Last year’s Congress then voted in favour of restricting club championships to just sixteen sides, which was the prompt for Tipperary to rebrand the Seamus O’Riain as premier intermediate, with the winners going forward to represent the county in Munster and All-Ireland competitions.
It’s a move that hasn’t won universal approval. The opponents see it as a mass regrading of sixteen teams from senior to intermediate by the stroke of a pen. There’s an emotional attachment to the senior tag which, unfortunately, at times leaves people blind to reality.
It’s no secret that our grading system was chaotic for years, and in fairness order was brought through a rigorous promotion and relegation process that sorted 48 teams into 3 groups of sixteen, based solely on merit. John Devane, from his time as chairman of the county CCC, takes major credit for seeing this development through. The result is three very even grades where teams are at their correct standard and, by general consensus, the competitions have been outstanding for the past two years.

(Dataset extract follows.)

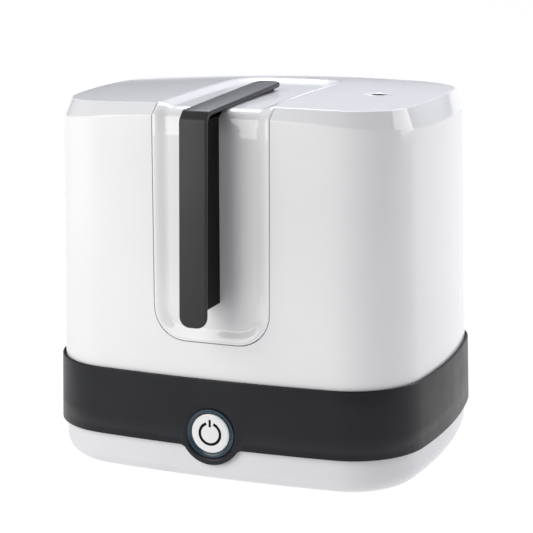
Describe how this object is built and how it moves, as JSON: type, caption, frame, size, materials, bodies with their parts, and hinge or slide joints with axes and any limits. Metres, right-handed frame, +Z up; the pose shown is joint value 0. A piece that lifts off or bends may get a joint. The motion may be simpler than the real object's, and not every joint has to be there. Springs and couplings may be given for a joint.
{
  "type": "bottle steriliser",
  "caption": "Electric steam steriliser for baby bottles: a tall lift-off hood with a fin handle over a rack, a tray and a powered base with a push button.",
  "frame": {"origin": "on the surface it stands on, under the middle of the overall outline, handle included", "axes": "+X is the object's right as seen from the front, +Y points from the front (handle and button) to the back, +Z is up"},
  "size_m": [0.303, 0.265, 0.2875],
  "materials": {
    "white_shell": "high gloss",
    "dark_shell": "satin",
    "pale_inner": "fine matt",
    "dark_inner": "matt",
    "light_guide": "translucent",
    "circuit_board": "lacquered",
    "rubber": "matt",
    "steel": "brushed"
  },
  "bodies": {
    "base": {"band": "dark_shell", "basin": "pale_inner", "board_screw_1": "steel", "board_screw_2": "steel", "bottom_cover": "dark_inner", "button_board": "circuit_board", "button_housing": "dark_inner", "button_spring": "steel", "capacitor": "dark_inner", "clamp_screw_1": "steel", "clamp_screw_2": "steel", "control_board": "circuit_board", "cord_clamp": "dark_inner", "cord_gland": "rubber", "cover_screw_1": "steel", "cover_screw_2": "steel", "cover_screw_3": "steel", "cover_screw_4": "steel", "foot_1": "rubber", "foot_2": "rubber", "foot_3": "rubber", "foot_4": "rubber", "heating_element": "steel", "heating_plate": "steel", "led_left": "light_guide", "led_right": "light_guide", "light_ring": "light_guide", "plate_gasket": "rubber", "plate_retainer": "steel", "relay": "dark_inner", "tactile_switch": "dark_inner", "terminal_block": "pale_inner", "thermal_fuse": "pale_inner", "thermostat": "steel", "tub": "white_shell"},
    "hood": {"hood_shell": "white_shell", "centre_panel": "white_shell", "handle_strip": "dark_shell", "handle_fin": "dark_shell", "handle_screw_1": "steel", "handle_screw_2": "steel", "handle_screw_3": "steel"},
    "tray": {"small_parts_tray": "pale_inner"},
    "rack": {"bottle_rack": "pale_inner"},
    "button": {"power_button": "white_shell", "icon_ring": "dark_shell", "icon_bar": "dark_shell"}
  },
  "joints": [
    {"name": "button_press", "type": "slide", "parent": "base", "child": "button", "axis": [0, 1, 0], "range_m": [0, 0.001], "stiffness_N_per_m": 600, "springref_m": -0.001, "deforming": ["button_spring"]},
    {"name": "rack_lift", "type": "slide", "parent": "base", "child": "rack", "axis": [0, 0, 1], "range_m": [0, 0.1]},
    {"name": "tray_lift", "type": "slide", "parent": "rack", "child": "tray", "axis": [0, 0, 1], "range_m": [0, 0.06]},
    {"name": "hood_lift", "type": "slide", "parent": "tray", "child": "hood", "axis": [0, 0, 1], "range_m": [0, 0.25]}
  ]
}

The next logical move was to rebrand the Seamus O’Riain. In essence it alters little but the name. The teams will still be playing against the same opponents and playing at the same standard, only this time the winners have an avenue all the way to an All-Ireland as well as promotion to senior ranks. It makes perfect sense.
What makes no sense, however, was the County Board vote to retain an U19 grade instead of an U20 or U21. Of the three options the clubs made the worst possible choice. U19 is too close to U17 and then there’s nothing beyond 19 for developing players. It’s nonsensical and I’ll be surprised if there’s not a move for change.
U20 is the established grade at inter-county level and was the obvious choice here for this county to fall in line. There’s a rich irony here: the board was heavily criticised in the past year for not properly consulting clubs and giving them a say in changes; now you see exactly where that leads.